Nightline Platelist: Wylie Dufresne, Egg Man
The award-winning chef talks with "Nightline" about the acclaimed wd~50.
April 10, 2009— -- Every summer since he was 11 years old Wylie Dufresne was surrounded by food. From the lobster shacks of Cape Cod, Mass., to formal dining rooms of Rhode Island, where he grew up, Dufresne worked in the food industry. But it was only during his senior year of college that "it clicked."
Like most young men he had dreamed about becoming a professional athlete, but he began to realize that his greatest gifts were in the kitchen, not on the baseball field.
Watch the story today on "Nightline" at 11:35 p.m. ET. And click HERE for recipes from Wylie Dufresne.
"I came to the realization that the joy, the rush, the excitement, the whole process of cooking was very similar to playing team sports. And [in] all of this -- all of the reactions, the emotions, the feelings I was having as I was getting to work really early, running around like a lunatic, which felt like practice, getting ready for dinner service, which felt like a game, working with a group of people towards a common goal -- there was a chef, or a coach," he said.
After finishing college Dufresne enrolled in the French Culinary Institute and then began working at JoJo, described by New York Magazine as a "glorified tearoom" where "chef Jean-Georges Vongerichten stunned gourmands with his herbal essences, vegetable sauces and gossamer desserts."
His relationship with Vongerichten would continue throughout his career.
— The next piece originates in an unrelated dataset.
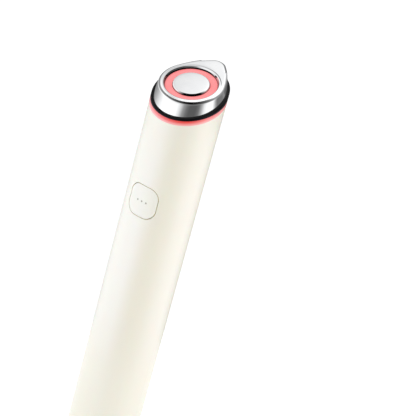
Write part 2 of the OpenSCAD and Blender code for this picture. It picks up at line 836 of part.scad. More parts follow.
// Flat cable from the charging board, up past the battery's front, to the main board
module link_ribbon() color("#D9822B") {
    rear = -socket_h / 2;
    turn_z = low_bulkhead_z - ribbon_t - 0.3;
    join_z = board_z0 + 0.5;
    outer_side = [
        [rear + ribbon_t, turn_z - ribbon_tail], [rear + ribbon_t, turn_z], [ribbon_y, turn_z],
        [ribbon_y, join_z - ribbon_bend], [board_front + ribbon_t, join_z],
        [board_front + ribbon_t, join_z + ribbon_join]
    ];
    inner_side = [
        [board_front, join_z + ribbon_join], [board_front, join_z],
        [ribbon_y - ribbon_t, join_z - ribbon_bend], [ribbon_y - ribbon_t, turn_z + ribbon_t],
        [rear, turn_z + ribbon_t], [rear, turn_z - ribbon_tail]
    ];
    translate([ribbon_w / 2, 0, 0]) rotate([90, 0, -90]) linear_extrude(ribbon_w)
        polygon(concat(outer_side, inner_side));
}

module usb_board() color(board_green)
    translate([-usb_board_half, socket_h / 2, usb_board_z0])
        cube([2 * usb_board_half, usb_board_t, usb_board_z1 - usb_board_z0]);

module usb_socket() color("silver") translate([0, 0, socket_recess]) {
    difference() {
        linear_extrude(socket_l) rounded_rect(socket_w, socket_h, socket_h / 2 - eps);
        translate([0, 0, -over]) linear_extrude(tongue_in + tongue_l + over)
            rounded_rect(socket_w - 2 * socket_wall, socket_h - 2 * socket_wall,
                socket_h / 2 - socket_wall - eps);
    }
    translate([-tongue_w / 2, -tongue_t / 2, tongue_in]) cube([tongue_w, tongue_t, tongue_l + eps]);
}

barrel();
bottom_cap();
cap_seal();
light_ring();
insulator_ring();
outer_electrode();
face_light_guide();
inner_electrode();
head_carrier();
face_board();
face_leds();
ring_board();
ring_leds();
contact_pins();
inner_frame();
head_screws();
main_board();
board_chips();
board_screws();
switch_body();
switch_plunger();
button_cap();
indicator_dots();
button_seal();
motor_case();
motor_boot();
motor_shaft();
motor_weight();
battery_cell();
battery_tabs();
battery_pad();
link_ribbon();
usb_board();
usb_socket();
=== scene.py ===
import math

import bpy
from mathutils import Matrix, Vector


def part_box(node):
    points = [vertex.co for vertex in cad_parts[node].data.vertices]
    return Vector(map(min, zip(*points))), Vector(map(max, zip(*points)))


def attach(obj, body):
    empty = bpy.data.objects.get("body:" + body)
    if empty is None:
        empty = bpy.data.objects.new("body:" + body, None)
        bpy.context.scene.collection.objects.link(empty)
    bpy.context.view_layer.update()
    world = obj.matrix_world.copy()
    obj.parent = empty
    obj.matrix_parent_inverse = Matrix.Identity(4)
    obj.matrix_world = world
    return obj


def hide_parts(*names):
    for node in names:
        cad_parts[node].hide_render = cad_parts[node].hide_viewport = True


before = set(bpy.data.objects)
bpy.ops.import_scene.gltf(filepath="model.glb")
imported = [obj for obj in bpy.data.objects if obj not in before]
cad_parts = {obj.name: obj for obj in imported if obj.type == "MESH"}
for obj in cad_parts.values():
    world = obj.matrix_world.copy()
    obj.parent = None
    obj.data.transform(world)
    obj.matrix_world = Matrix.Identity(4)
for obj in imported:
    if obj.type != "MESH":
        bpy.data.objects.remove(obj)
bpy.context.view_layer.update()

MM = 0.001

# Sizes of the object in millimetres, as in the CAD model
BARREL_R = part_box("barrel")[1].x / MM
SLANT_RISE = math.tan(math.radians(22))
BARREL_H = 124.0
LIGHT_TOP = 125.45
SKIRT_Z = 126.9
SKIRT_SLANT_RISE = math.tan(math.radians(25.5))
SKIRT_R = 10.3
BLACK_BORE_R = 8.6
FACE_TILT = math.radians(20.5)
FACE_SHIFT = 0.9
FACE_AXIS_Z = 130.05
FACE_CENTRE = Vector((0, -FACE_SHIFT, FACE_AXIS_Z - FACE_SHIFT * math.tan(FACE_TILT)))
ROUND_SHIFT = 0.3
FACE_R = 9.8
BEAK_REACH = 13.8
BEAK_R = 3.6
BEAK_Y = BEAK_REACH - BEAK_R
FLANK_R = 26.0
FACE_ROUND = 0.45
FACE_WALL = 1.25
BEZEL_W = 1.15
BEZEL_H = 0.2
OPENING_R = 7.7
CAVITY_R = 8.35
DISC_R = 5.42
DISC_BOTTOM = 1.9
STEM_R = 1.5
STEM_BOTTOM = 6.3

# Finer forms that only the scene has, in millimetres
RING_LOW_EDGE = 0.1     # rounding of the black ring's lower edge
RING_HIGH_EDGE = 0.28   # the same, of its upper edge
FACE_RUN = 0.95         # reach of the head's rounded edge into the face
SIDE_RUN = 0.45         # the same, down the side
BEZEL_FALL = 0.6        # width of the slope from the bezel to the face
BEZEL_RUN = 0.05        # reach of that slope beyond the bezel
CHAMFER_W = 0.3         # bevel round the opening
CHAMFER_DEPTH = 0.35
DISC_EDGE = 0.4         # rounding of the disc's edge
DISC_CROWN = 0.05       # rise of the disc's middle over its edge
CAVITY_PRESS = 0.98     # share of its depth that the cavity keeps at the foot, along Y
CAVITY_SHIFT = -0.1     # shift of the cavity's foot, along Y
TIP_R = 0.01            # ring that closes a round piece on its axis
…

After spending a few years at JoJo he worked at Jean Georges when it first opened, eventually becoming the sous chef.
"You can always tell a young cook from a more experienced cook," Dufresne said. "Their arms are all burned. There's Band-aids on all the fingers. You wake up and your hands are sore and your back is aching and all that. And imagine, again, much the same way any athlete feels after a long hard day's work. But again I can understand why someone would want to wake up on Monday morning after a day playing football on Sunday, you know, and be happy even though it hurt like hell. And maybe the first thing you had to do is grab a pack of ice. I can understand loving that. I get it."
Continuing to work for Vongerichten, Dufresne traveled to Las Vegas where he was promoted to chef de cuisine at Prime in the Bellagio. His next move brought him back to New York where he worked as first chef at 71 Clinton Fresh Food where his father, Dewey, a restaurateur, was a partner.
Then, in April 2003 Dufresne partnered with Vongerichten to open wd~50, a name incorporating Dufresne's initials and the street address of the restaurant.
As it has for most businesses, the recession has affected wd~50. It's a tough time to be a small-business owner. With eight years left on the lease Dufresne is hoping the restaurant will be able to ride out this economic downturn.
"We've had to make cutbacks," he said. "We've cut our days, our hours of operations back. We're back to five days a week, two days we're closed. In order to entice people in here we're offering what we call the Bacchus Bailout. Anybody that comes in and orders a tasting menu, any bottle on the wine list is half price, which I think is a fair deal. At this point there's bargains on that wine list that you'll never see again in my, or your, lifetime, certain wines that are out there that simply can't be had at this price point, which I think is a great thing to offer people."
The business side of running a restaurant isn't what typically draws most chefs into the profession, especially because, in the beginning there isn't much money to be made. But eventually, with success, Dufresne said, "you have to realize that yeah it's much more than -- I'm not responsible for this little cutting board anymore and my mise en place and making sure I'm set up for service. I'm responsible for, at this point, upwards of 30 people's lives, livelihoods. And I have to make sure that I meet the demands of all of those things."
Eggs are Dufresne's favorite food, so most of his earliest food memories revolve around omelets, scrambled eggs and brunch.
CLICK HERE for Dufresne's imaginative take on three common egg dishes.
"Well eggs are delicious, aren't they? I don't need to explain that. I mean eggs are fantastic. That's -- to me it's implicit," he said. "I know there are a lot of people that find them weird and creepy and smelly and texturally unpleasant. But I love eggs."
Aside from the taste, Dufresne is drawn to the egg's structure, and the numerous textural possibilities.
"Every now and then I find a new approach to working with eggs and it's just really exciting. But at the end of the day it's the taste, and I just find them unbelievably delicious," he said. "From the standpoint of a chef I think that eggs are fascinating in terms of -- there's the classic French approach that there's a thousand ways to prepare an egg. Every pleat in a chef's taupe represents another technique that a chef is supposed to know about how to prepare an egg. They're just really, they're fascinating from a technical standpoint. The way an egg behaves and what you can do to an egg and the various textures you can get. The fact that there's two parts to it, basically the yolk and the white. It gives you an incredible repertoire of things to work with."
So when Dufresne is at home, he has eggs. Every Sunday he and his wife, who is expecting a baby daughter, eat at a diner near their home where he has an omelet (American cheese is his "vice") and she orders poached eggs.